A grassroots group called Friends of Rosewood was also formed, energizing and educating residents through their website, social media, and e-mail updates. In 2012 the task force presented a design plan to the community. The Park Board approved the plan, and then selected an architectural firm via an unconventional design competition. Eleven firms submitted design concepts to the task force, with Chicago-based Woodhouse Tinucci Architects being awarded the project.

Since the unveiling, the new Rosewood Beach, along with its new buildings and boardwalk, has been a huge success, and a model of environmental stewardship. The restoration was the result of a comprehensive plan, with community involvement playing a key role—a long-held practice of the Park District of Highland Park. In this article we'll look at some strategies for knowing what your community or audience wants—gathering input before a project begins to help ensure success.
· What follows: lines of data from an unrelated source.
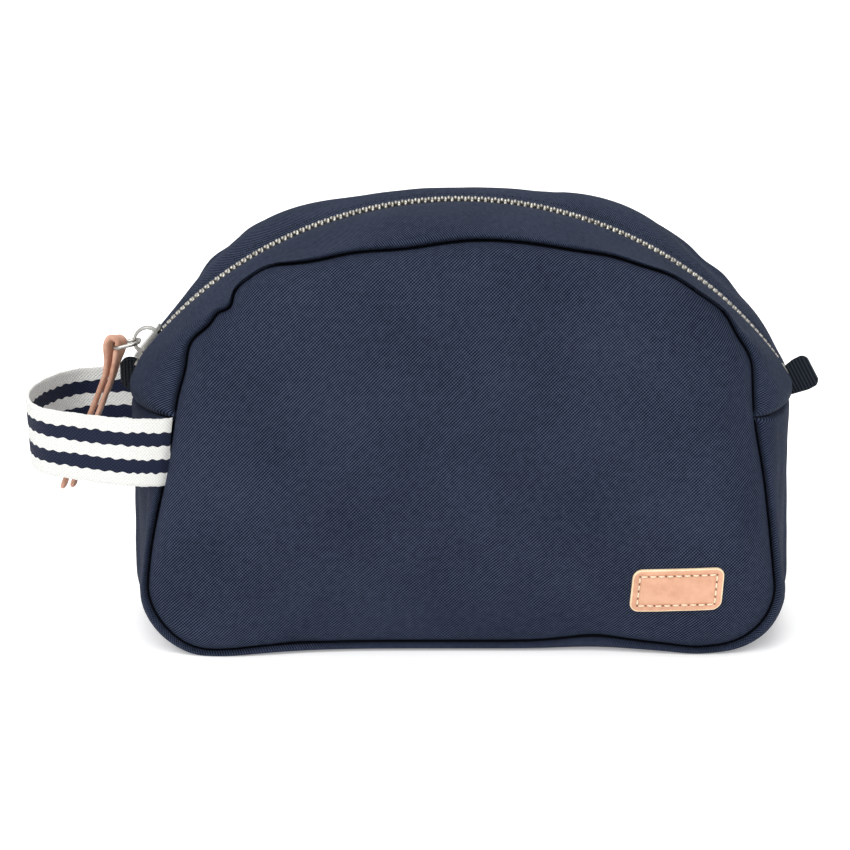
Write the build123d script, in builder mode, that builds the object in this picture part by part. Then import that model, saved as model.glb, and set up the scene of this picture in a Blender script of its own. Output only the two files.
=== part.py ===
"""Dome-shaped shaving kit bag: padded fabric body, curved zip, striped side strap.

Millimetres. The origin is on the floor under the middle of the body, +Z up, +X to the
right and the front of the bag facing -Y. The zip runs over the top on one circular arc.
"""
from build123d import *
from math import cos, degrees, radians, sin, tau
import os

# ---- body ------------------------------------------------------------------------------
half_depth = 40.0          # seams lie this far in front of and behind the middle
wall = 2.0                 # outer fabric, padding and backing together
lining_wall = 0.5
cross_seam_z = 92.0        # lower gusset joins the two zip strips here
base_lift = 3.0            # the front and back seams sit this far above the floor
corner_height = 22.0       # rounded bottom corners

# Outline at the seams (front and back panels) and at the middle of the depth (gusset).
# Each is: bottom half width, widest half width, top of left side, left end of the crown,
# crown, right end of the crown, top of right side.
zip_x, zip_z = -1.5, 15.3  # centre of the zip's arc
zip_r = 152.4              # outer surface of the zip strips
crown_left, crown_right = -52.0, 53.0     # degrees from straight up


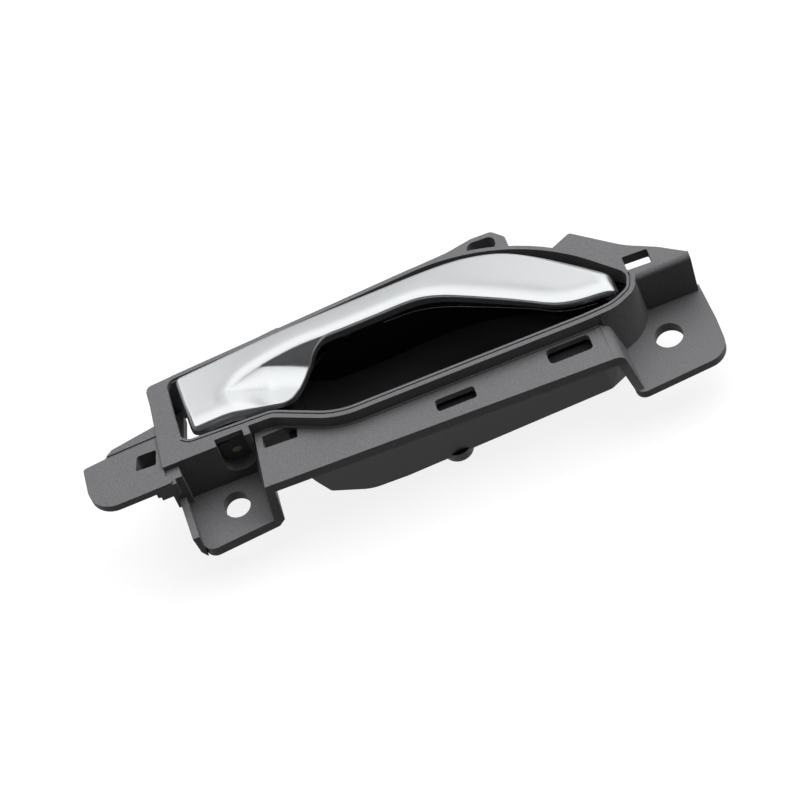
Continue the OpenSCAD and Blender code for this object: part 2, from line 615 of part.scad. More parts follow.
// Cup liner: one black moulding behind the opening, wider at its mouth than at its floor.
module cup_floor_2d(inset) {
    offset(delta = -inset) outline([[cup_left, -4.9, 3], [open_right - 15, -1.6, 4], [open_right - 2.4, 4.4, 8],
        [open_right - 1.4, 15.4, 5], [sweep_x + 0.4, top_y(sweep_x) - 2.4, sweep_r],
        [cup_left, top_y(cup_left) - 1.8, 15]]);
}
module cup_mouth_2d(inset) {
    offset(delta = -inset) outline([[cup_left, -4.9, 3], [open_right - 15, -1.6, 4], [open_right - 1, 3.6, 8],
        [open_right + 2, 14.9, 3], [sweep_x + 0.6, top_y(sweep_x) + 1.2, sweep_r],
        [cup_left, top_y(cup_left) + 1.2, 9]]);
}
module cup_form(inset, floor_z, mouth_z) {
    difference() {
        hull() {
            slab(floor_z, floor_z + 0.01) cup_floor_2d(inset);
            slab(mouth_z - 0.01, mouth_z) cup_mouth_2d(inset);
        }
        // Room for the carrier's flared wall, and for the tab and the skirts outside it.
        difference() {
            block([open_right - 13 - inset, -20, -rim_rise - right_lip - 0.4 - inset],
                [open_right + 20, right_low + wall_t + 0.5 + inset, 1]);
            flare(wall_t + 0.4 + inset, -rim_rise - right_lip - 3 - inset, -1);
        }
    }
}
module cup_profile(inset) {
    offset(delta = -inset) outline([[cup_left, -cup_seat + 6, 0], [cup_left, -cup_seat - 1.5, 1], [cup_left + cup_slant, -24.4, 2.5],
        [cup_left + 17.4, -cup_depth + 1.1, 12], [cup_left + 29, -cup_depth, 0], [open_right + 4, -cup_depth, 0],
        [open_right + 4, -cup_seat + 6, 0]]);
}
module cup_liner() {
    color(black) placed() difference() {
        union() {
            difference() {
                intersection() {
                    cup_form(0, -cup_depth, -rim_depth);
                    along_y(-20, 60) cup_profile(0);
                    // The mouth meets the rim's wall above, and stays under the flange below.
                    union() {
                        slab(-far, -cup_seat) square(400, center = true);
                        slab(-far, far) difference() {
                            translate([cup_left - 1, 17]) square([200, 60]);
                            grown(-1.2);
                        }
                    }
                }
                intersection() {
                    cup_form(cup_wall, -cup_depth, -rim_depth + cut);
                    along_y(-20, 60) cup_profile(cup_wall);
                }
            }
            // Shelf under the flange, and the ledge that carries the closed stop.
            slab(-cup_seat - 2.4, -cup_seat) intersection() {
                cup_floor_2d(0.5);
                translate([cup_left + 2, -20]) square([open_right + 20, 20 + open_low - 2.4]);
            }
            slab(stop_top - 5, stop_top - 1.6) intersection() {
                cup_floor_2d(0.5);
                translate([lever_tip - 11, 13.4]) square([20, 7.2]);
            }
            // Ears for the screws, and the bosses on the back.
            slab(-cup_seat - 2.4, -cup_seat) {
                for (p = liner_screws) translate([p[0], p[1]]) circle(r = boss_r);
                for (i = [0 : 3]) translate([liner_screws[i][0], liner_screws[i][1]]) rotate(ear_turn[i])
                    translate([0, -boss_r * 0.9]) square([ear_reach[i], boss_r * 1.8]);
            }
            for (p = [[11.4, 0.4], [-12, 30], [52, 26]]) bar_z(p[0], p[1], foot_d / 2, -cup_depth - foot_h, -cup_depth + 1);
        }
        for (p = liner_screws) bar_z(p[0], p[1], screw_d / 2 + shank_gap, -far, cut);
        // Drain slots beside the front boss.
        for (x = [7, 14.8]) bar_z(x, 27.2, 0.9, -cup_depth - 1, -cup_depth + 5);
    }
}

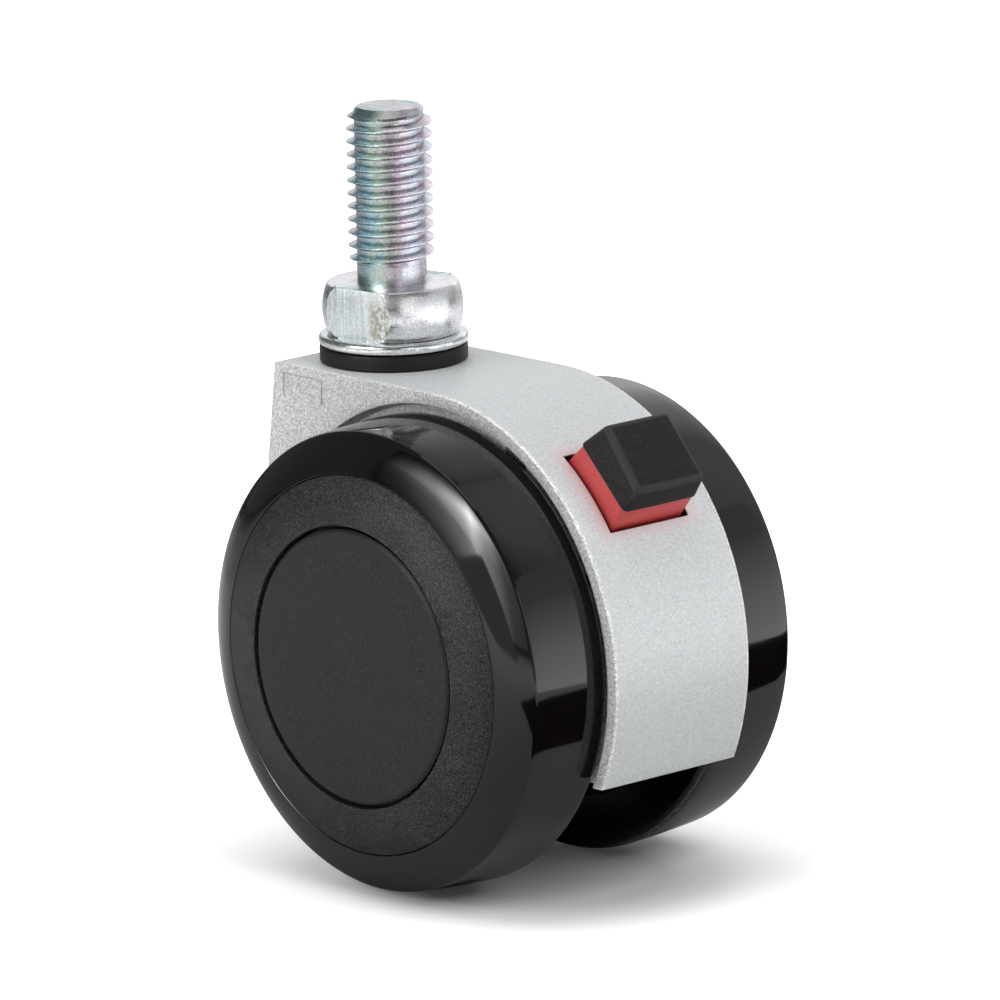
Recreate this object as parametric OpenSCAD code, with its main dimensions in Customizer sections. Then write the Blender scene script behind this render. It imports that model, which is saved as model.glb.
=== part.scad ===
// Twin wheel castor with a threaded stem and a foot brake.
// The origin is the centre of the collar's top face, on the stem's axis, where the castor
// seats against what it carries. +Z runs up the stem, +X points back to the axle and the
// tail of the hood, and Y runs along the axle. The castor has its brake off.

/* [Stem] */
// Nominal diameter of the thread
thread_d = 9.85; // [6:0.05:16]
// Length of the stud above the collar, with its plain neck
stud_l = 20.3; // [12:0.1:60]
// Diameter of the plain neck under the thread
neck_d = 8; // [4.5:0.1:9]
// Length of the plain neck
neck_l = 3.1; // [1:0.1:8]
// Height over which the neck widens to the thread
neck_flare = 0.6; // [0.3:0.1:1.5]
// Chamfer at the stud's end
stud_tip = 1.3; // [0.5:0.1:1.5]
// Diameter of the collar at its widest
collar_d = 16.2; // [14:0.1:20]
// Height of the collar
collar_h = 5.9; // [3:0.1:10]
// How far the collar's side bulges between its two ends
collar_bulge = 0.6; // [0.3:0.05:1.2]
// Distance across the two spanner flats of the collar
flats_w = 13.6; // [11:0.1:14]
// Turn of the spanner flats about the stem
flats_turn = 10; // [0:1:90]
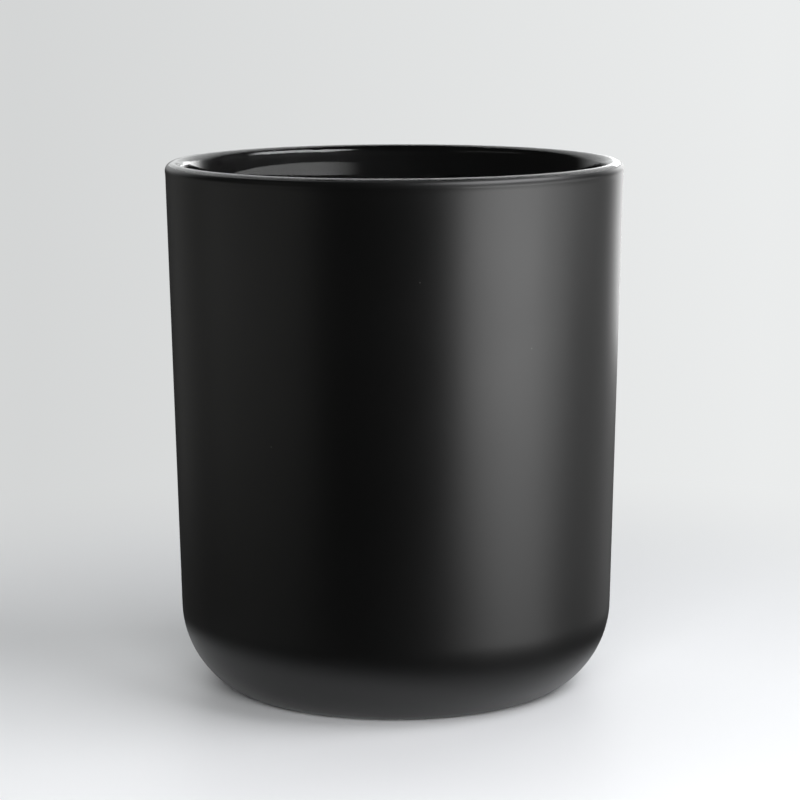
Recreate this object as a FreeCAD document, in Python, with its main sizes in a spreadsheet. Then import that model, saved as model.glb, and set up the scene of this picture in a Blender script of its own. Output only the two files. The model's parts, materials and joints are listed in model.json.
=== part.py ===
"""Empty candle jar: a round-heeled clear glass tumbler, sprayed matt black over its outside.

The frame is in millimetres, +Z up. The origin is on the jar's axis, in the plane that the jar stands on.
The jar stands on a ring of bare glass, and the lacquer ends just above that ring, on the foot round.
Both sub-parts are revolved from half sections drawn in the XZ plane. The lacquer's back and the glass's side
are the same chain of lines and arcs, so the film meets the glass face to face.
"""

import FreeCAD, Part
import math
import os

import Sketcher

PARTS_FOLDER = "parts"
OVERLAP_ALLOWED = 1e-3

# Driving dimensions: alias, value, what it is. Lengths are in millimetres and angles in degrees.
SIZES = [
    ("overall_diameter", 80.0, "widest place, over the lacquer at the rim bead"),
    ("overall_height", 93.0, "standing plane to the top of the rim"),
    ("film", 0.08, "lacquer film thickness"),
    ("film_edge_angle", 48.0, "film's upper edge on the lip, above the horizontal"),
    ("film_foot_angle", 72.0, "film's lower edge on the foot round, below the horizontal"),
    ("lip_radius", 1.45, "fire-polished lip of the glass, half its thickness"),
    ("neck_radius", 7.0, "slight hollow under the rim bead"),
    ("draft", 1.33, "taper of the outer wall from the vertical"),
    ("heel_radius", 16.8, "large round between wall and foot"),
    ("heel_centre", 21.36, "heel round's centre, from the axis"),
    ("foot_blend", 8.0, "smaller round between heel and standing ring, over the lacquer"),
    ("foot_radius", 26.6, "standing ring's outer edge, from the axis"),
    ("ring_radius", 23.4, "standing ring's inner edge, from the axis"),
    ("ring_blend", 3.0, "round inside the standing ring"),
    ("push_up", 1.6, "depth of the hollow under the base"),
    ("push_up_blend", 6.0, "round at the edge of that hollow"),
    ("mouth_radius", 36.3, "straight lid land inside the mouth"),
    ("mouth_flare", 8.0, "top of the lid land, below the rim"),
    ("mouth_land", 10.0, "length of the lid land"),
    ("inner_heel_radius", 12.0, "round between inner wall and floor"),
    ("inner_heel_centre", 22.6, "inner heel round's centre, from the axis"),
    ("floor_height", 7.0, "inner floor above the standing plane"),
]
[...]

Master plans, in simplest terms, describe where a park or community is now, where it should be in the future, and how to get there. And just as the Rosewood Beach project was born out of a 2007 master plan, the Park District of Highland Park has now implemented a new 10-year plan, in conjunction with its four-year strategic plans, to guide the district through 2024. These plans establish a clear set of goals, policies and standards for facilities, open space and programs.

The plans are typically developed by outside consultants, including architects and landscape architects, civil engineers, and recreation and other planning consultants. Input from the community and district staff is also invaluable. "The benefit of a master plan is it gives you an update in terms of the facilities and the kinds of things the park district offers in general, both active as well as passive, as well as programming and education," said Chris Lannert, who heads up the Lannert Group, a planning, landscape architecture and community consulting firm.

So, how important is it to seek outside help when putting together a master plan? Can a park district tackle this task in-house?

Yes, it can, according to Ken Ballard, president of Ballard King, which specializes in recreation consulting. But, he pointed out, unless you're a large agency with a lot of specialized staff, it's difficult to have the expertise in all the areas necessary to gather the needed information, including capital cost estimating. Not to mention just having the time to do so. "Sometimes we've seen agencies managing the process—writing the actual plan—but they're relying on outside resources," he said, adding that another issue with doing a plan internally is perception. Whether by elected officials or by the general community, it's natural to wonder if there's built-in bias if a plan is authored by park staff. "Independent companies provide more viability and take out what's perceived as inherent bias."

Lannert agreed, adding that in most cases, parks look to outside consultants to do the overview of the master planning because, while the park district understands the functioning of the district, they may be too close to it to see a broader picture. "They know where the bodies are buried, they know where the budgets have to go, and they know their constraints. They've tried things before that either have or haven't worked, so they have a different perspective than the consultant does."

He added that consultants who work in many communities and states have a broader view of what's happening in many park districts, and so they bring to the table different challenges and different menu items to select from. He points to zip lines as a recent example. "They're very popular certainly in resorts, but there are lots of parks now that have been developed both for challenges as well as for team-building exercises where zip lines are becoming worthwhile." So the consultant may suggest this option. "That's why the consultant becomes a good team member when you're looking for a master plan," Lannert said.

Once a master plan is in place, more detailed examination of particular projects is often required. "Feasibility studies are an outgrowth of the overall master planning; they're more specific to a certain facility or amenity," Ballard said.

And, by sharing these findings with the community, you're more likely to build support for your project, especially if you're looking for funding, according to Janet Jordan, associate at architectural firm Moody Nolan. "Conducting a feasibility study is often the first step of a public information campaign that is critical for a successful referendum. This is the time that a market analysis, needs assessment and demographic data are collected and analyzed to determine the viability of the recreation project vision," she said.

Hana Ishikawa, design principal at Site Design Group, added, "Prior studies and metrics are always helpful in determining and guiding projects. Any type of data is useful and always carefully considered before we begin the design process."

Whether it's a new playground, skating rink or indoor racquetball court, it will require long-range planning, where 20 years ago that wasn't necessarily the case, according to Ballard. "Whether it's going to the voters or just how you're allocating existing funding, it's basically essential now that you're doing a feasibility study." He explained how in the past, agencies often just moved forward with things, realizing later that a facility was costing a lot more to maintain than they'd considered, or a certain amenity wasn't attracting the number or types of users they were looking for. "Long-range planning efforts avoid all that stuff, if it's done well and correctly," Ballard said, adding that public involvement is the cornerstone of the process. "It's really important now to have public buy-in, going above and beyond to integrate the whole community to the planning process, which is usually done early on to provide direction to the project itself."